## [Instructions for the task]
Your task is to give the data again, exactly, with every line intact.

## [Dataset extract]
==*==
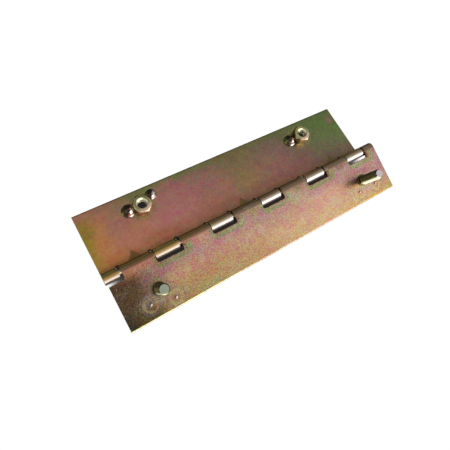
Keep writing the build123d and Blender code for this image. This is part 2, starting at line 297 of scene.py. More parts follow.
class Graph:
    """The node tree of one material, or of the world."""

    def __init__(self, owner: Union[str, bpy.types.World]) -> None:
        """Starts an empty tree.

        Args:
            owner: the name of a new material, or a world.
        """
        self.owner = bpy.data.materials.new(owner) if isinstance(owner, str) else owner
        self.owner.use_nodes = True
        self.tree = self.owner.node_tree
        self.tree.nodes.clear()

    def node(
        self,
        kind: str,
        settings: dict[str, Any] | None = None,
        inputs: Sequence[Source] | dict[str | int, Source] = (),
        output: int | str = 0,
    ) -> Wire:
        """Adds one node of any kind.

        Args:
            kind: Blender's name for the node type.
            settings: the node's own settings, set before its sockets; "stops" fills a ramp.
            inputs: values or wires for its sockets, in order or by socket name or number.
            output: the output that is returned.

        Returns:
            The chosen output.
        """
        made = self.tree.nodes.new(kind)
        for key, value in (settings or {}).items():
            if key == "stops":
                self._fill_ramp(made.color_ramp, value)
            else:
                setattr(made, key, value)
        named = inputs.items() if isinstance(inputs, dict) else enumerate(inputs)
        for key, value in named:
            self.join(value, made.inputs[key])
        return Wire(self, made.outputs[output])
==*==
## [Reply]
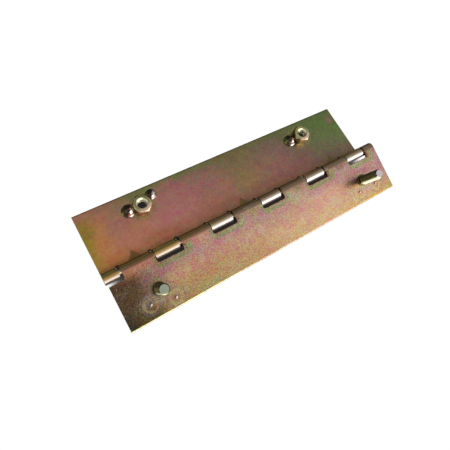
Keep writing the build123d and Blender code for this image. This is part 2, starting at line 297 of scene.py. More parts follow.
class Graph:
    """The node tree of one material, or of the world."""

    def __init__(self, owner: Union[str, bpy.types.World]) -> None:
        """Starts an empty tree.

        Args:
            owner: the name of a new material, or a world.
        """
        self.owner = bpy.data.materials.new(owner) if isinstance(owner, str) else owner
        self.owner.use_nodes = True
        self.tree = self.owner.node_tree
        self.tree.nodes.clear()

    def node(
        self,
        kind: str,
        settings: dict[str, Any] | None = None,
        inputs: Sequence[Source] | dict[str | int, Source] = (),
        output: int | str = 0,
    ) -> Wire:
        """Adds one node of any kind.

        Args:
            kind: Blender's name for the node type.
            settings: the node's own settings, set before its sockets; "stops" fills a ramp.
            inputs: values or wires for its sockets, in order or by socket name or number.
            output: the output that is returned.

        Returns:
            The chosen output.
        """
        made = self.tree.nodes.new(kind)
        for key, value in (settings or {}).items():
            if key == "stops":
                self._fill_ramp(made.color_ramp, value)
            else:
                setattr(made, key, value)
        named = inputs.items() if isinstance(inputs, dict) else enumerate(inputs)
        for key, value in named:
            self.join(value, made.inputs[key])
        return Wire(self, made.outputs[output])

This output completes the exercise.